Stated goal ::
Look through the listing and locate every line containing the word "else"; copy those lines.

-- begin Extracted records --

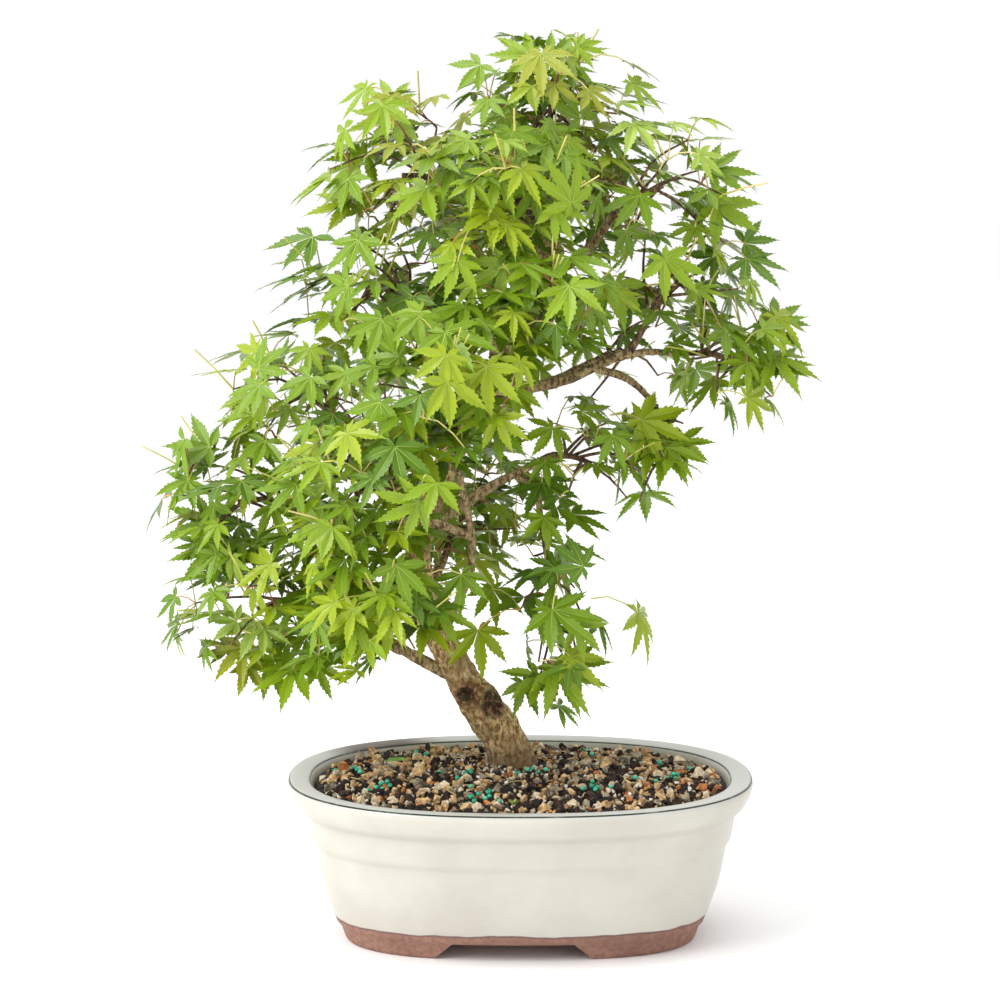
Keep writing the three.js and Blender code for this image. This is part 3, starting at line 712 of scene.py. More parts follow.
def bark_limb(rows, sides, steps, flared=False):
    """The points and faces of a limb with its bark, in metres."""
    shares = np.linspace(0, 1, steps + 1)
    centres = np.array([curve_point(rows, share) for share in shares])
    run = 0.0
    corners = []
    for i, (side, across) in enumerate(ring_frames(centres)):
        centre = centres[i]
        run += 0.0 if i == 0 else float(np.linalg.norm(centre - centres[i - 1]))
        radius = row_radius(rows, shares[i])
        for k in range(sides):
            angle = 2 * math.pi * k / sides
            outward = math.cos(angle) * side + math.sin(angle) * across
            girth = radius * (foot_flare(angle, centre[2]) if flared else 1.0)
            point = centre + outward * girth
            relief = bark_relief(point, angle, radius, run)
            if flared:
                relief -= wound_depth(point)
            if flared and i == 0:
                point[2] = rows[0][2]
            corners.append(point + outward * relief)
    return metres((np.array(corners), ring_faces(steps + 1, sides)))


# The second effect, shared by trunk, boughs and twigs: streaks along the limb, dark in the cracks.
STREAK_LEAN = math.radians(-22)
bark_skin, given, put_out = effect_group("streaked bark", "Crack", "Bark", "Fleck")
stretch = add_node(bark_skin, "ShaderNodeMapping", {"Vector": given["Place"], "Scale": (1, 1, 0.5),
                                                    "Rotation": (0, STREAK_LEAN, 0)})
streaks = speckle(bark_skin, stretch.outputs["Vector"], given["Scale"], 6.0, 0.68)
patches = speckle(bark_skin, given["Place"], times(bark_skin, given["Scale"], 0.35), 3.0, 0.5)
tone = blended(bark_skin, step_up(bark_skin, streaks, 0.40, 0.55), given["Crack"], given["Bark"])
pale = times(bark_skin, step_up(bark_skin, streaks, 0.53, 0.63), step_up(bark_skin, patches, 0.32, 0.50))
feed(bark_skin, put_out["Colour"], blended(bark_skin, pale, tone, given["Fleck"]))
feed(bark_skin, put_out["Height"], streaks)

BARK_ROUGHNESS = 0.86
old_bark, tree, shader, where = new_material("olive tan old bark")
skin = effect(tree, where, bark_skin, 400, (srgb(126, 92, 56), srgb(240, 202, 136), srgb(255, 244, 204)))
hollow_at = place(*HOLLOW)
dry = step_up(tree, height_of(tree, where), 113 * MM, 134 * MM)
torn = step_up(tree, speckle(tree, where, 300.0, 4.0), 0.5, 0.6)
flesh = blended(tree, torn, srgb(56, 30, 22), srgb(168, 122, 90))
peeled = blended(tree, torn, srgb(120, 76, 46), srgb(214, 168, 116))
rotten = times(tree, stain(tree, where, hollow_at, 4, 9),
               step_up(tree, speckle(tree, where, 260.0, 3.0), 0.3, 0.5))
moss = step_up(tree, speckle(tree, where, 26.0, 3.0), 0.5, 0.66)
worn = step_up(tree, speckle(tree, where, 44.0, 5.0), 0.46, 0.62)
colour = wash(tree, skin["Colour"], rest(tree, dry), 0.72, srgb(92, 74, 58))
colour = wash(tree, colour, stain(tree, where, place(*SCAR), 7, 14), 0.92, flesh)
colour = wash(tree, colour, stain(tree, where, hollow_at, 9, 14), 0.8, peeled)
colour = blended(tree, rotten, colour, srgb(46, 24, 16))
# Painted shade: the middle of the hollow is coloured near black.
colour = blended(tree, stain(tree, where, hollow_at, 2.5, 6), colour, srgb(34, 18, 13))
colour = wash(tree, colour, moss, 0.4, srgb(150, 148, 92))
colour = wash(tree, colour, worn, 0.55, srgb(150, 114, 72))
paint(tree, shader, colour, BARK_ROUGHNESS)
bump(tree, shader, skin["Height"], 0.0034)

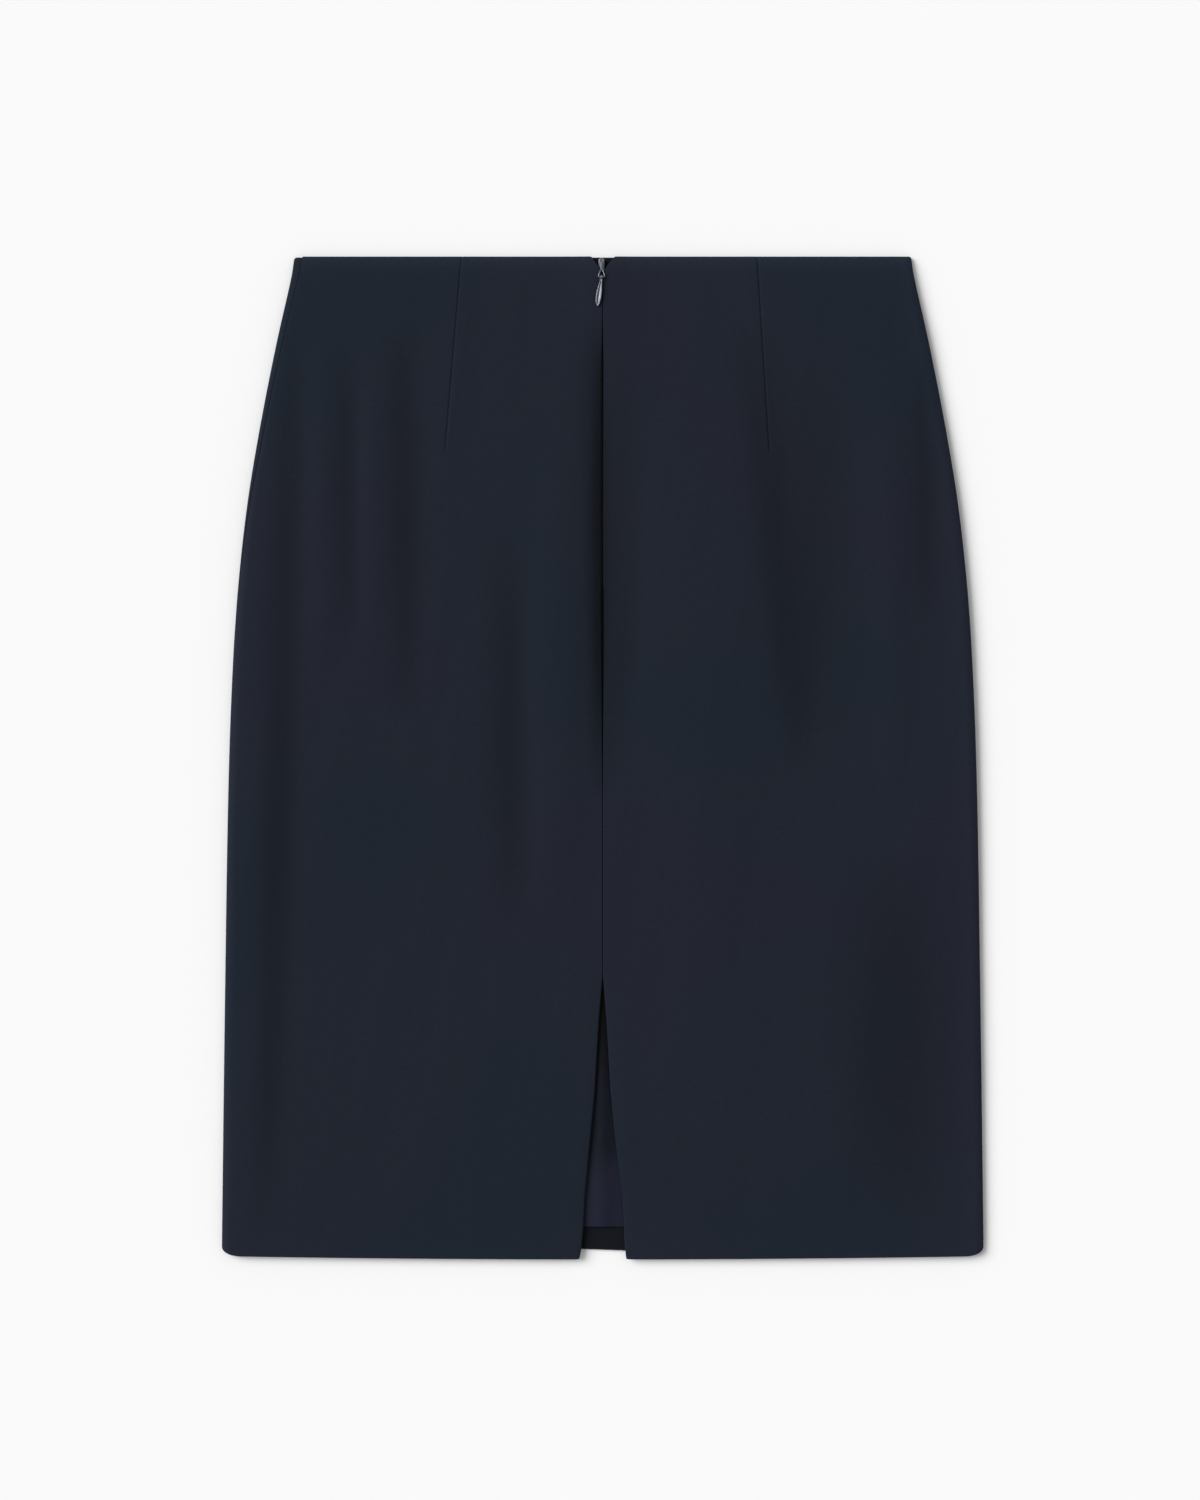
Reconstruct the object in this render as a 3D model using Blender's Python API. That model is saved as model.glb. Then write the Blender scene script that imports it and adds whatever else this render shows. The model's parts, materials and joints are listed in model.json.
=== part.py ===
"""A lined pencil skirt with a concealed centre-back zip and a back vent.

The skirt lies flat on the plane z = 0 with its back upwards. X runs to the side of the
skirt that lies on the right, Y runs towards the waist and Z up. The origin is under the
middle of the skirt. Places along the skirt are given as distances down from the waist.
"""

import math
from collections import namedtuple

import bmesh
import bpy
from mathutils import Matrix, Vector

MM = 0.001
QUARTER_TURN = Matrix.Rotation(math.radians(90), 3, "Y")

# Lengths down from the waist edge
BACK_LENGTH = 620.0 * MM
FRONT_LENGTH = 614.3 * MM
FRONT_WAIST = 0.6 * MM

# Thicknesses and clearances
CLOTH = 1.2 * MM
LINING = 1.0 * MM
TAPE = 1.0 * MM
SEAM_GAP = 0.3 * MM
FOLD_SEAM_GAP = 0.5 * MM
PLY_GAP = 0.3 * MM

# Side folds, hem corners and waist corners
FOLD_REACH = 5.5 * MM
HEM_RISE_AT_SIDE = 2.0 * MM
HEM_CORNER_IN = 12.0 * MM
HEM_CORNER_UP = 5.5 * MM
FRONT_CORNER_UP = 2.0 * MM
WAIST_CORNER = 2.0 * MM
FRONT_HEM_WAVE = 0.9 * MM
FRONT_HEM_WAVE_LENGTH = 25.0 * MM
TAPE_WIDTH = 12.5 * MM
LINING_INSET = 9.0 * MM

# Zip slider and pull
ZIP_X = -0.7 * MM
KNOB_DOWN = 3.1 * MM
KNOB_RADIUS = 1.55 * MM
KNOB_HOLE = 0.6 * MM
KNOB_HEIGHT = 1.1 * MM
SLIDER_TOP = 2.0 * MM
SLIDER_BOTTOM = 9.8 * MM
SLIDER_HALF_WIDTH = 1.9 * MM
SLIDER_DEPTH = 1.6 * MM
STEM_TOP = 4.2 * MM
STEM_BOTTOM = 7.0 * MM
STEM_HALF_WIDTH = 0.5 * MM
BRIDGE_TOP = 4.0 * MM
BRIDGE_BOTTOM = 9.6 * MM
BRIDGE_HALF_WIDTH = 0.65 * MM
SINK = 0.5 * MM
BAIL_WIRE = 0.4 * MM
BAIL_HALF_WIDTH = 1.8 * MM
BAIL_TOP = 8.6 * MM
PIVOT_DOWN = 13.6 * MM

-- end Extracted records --

Final result ::
        run += 0.0 if i == 0 else float(np.linalg.norm(centre - centres[i - 1]))
            girth = radius * (foot_flare(angle, centre[2]) if flared else 1.0)
Reconstruct the object in this render as a 3D model using Blender's Python API. That model is saved as model.glb. Then write the Blender scene script that imports it and adds whatever else this render shows. The model's parts, materials and joints are listed in model.json.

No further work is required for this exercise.